■ STATED EXERCISE: Would you output the whole listing below, exactly as it reads?

* Start *

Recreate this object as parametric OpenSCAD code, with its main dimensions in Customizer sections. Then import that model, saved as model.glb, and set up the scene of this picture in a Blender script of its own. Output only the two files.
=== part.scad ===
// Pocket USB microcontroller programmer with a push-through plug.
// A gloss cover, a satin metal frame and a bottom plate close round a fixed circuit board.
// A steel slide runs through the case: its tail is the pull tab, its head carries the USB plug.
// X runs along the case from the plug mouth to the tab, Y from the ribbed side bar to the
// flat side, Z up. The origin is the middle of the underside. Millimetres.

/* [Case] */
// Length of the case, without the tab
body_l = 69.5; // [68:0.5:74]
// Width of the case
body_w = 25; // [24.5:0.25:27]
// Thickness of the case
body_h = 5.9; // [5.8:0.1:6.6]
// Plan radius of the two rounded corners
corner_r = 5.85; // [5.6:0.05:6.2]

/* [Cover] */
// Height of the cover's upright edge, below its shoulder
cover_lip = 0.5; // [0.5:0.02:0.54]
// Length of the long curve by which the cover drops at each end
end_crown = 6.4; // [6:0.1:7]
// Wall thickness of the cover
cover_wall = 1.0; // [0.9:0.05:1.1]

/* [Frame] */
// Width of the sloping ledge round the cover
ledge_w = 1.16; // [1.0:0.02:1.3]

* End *

■ EXPECTED ANSWER:
Recreate this object as parametric OpenSCAD code, with its main dimensions in Customizer sections. Then import that model, saved as model.glb, and set up the scene of this picture in a Blender script of its own. Output only the two files.
=== part.scad ===
// Pocket USB microcontroller programmer with a push-through plug.
// A gloss cover, a satin metal frame and a bottom plate close round a fixed circuit board.
// A steel slide runs through the case: its tail is the pull tab, its head carries the USB plug.
// X runs along the case from the plug mouth to the tab, Y from the ribbed side bar to the
// flat side, Z up. The origin is the middle of the underside. Millimetres.

/* [Case] */
// Length of the case, without the tab
body_l = 69.5; // [68:0.5:74]
// Width of the case
body_w = 25; // [24.5:0.25:27]
// Thickness of the case
body_h = 5.9; // [5.8:0.1:6.6]
// Plan radius of the two rounded corners
corner_r = 5.85; // [5.6:0.05:6.2]

/* [Cover] */
// Height of the cover's upright edge, below its shoulder
cover_lip = 0.5; // [0.5:0.02:0.54]
// Length of the long curve by which the cover drops at each end
end_crown = 6.4; // [6:0.1:7]
// Wall thickness of the cover
cover_wall = 1.0; // [0.9:0.05:1.1]

/* [Frame] */
// Width of the sloping ledge round the cover
ledge_w = 1.16; // [1.0:0.02:1.3]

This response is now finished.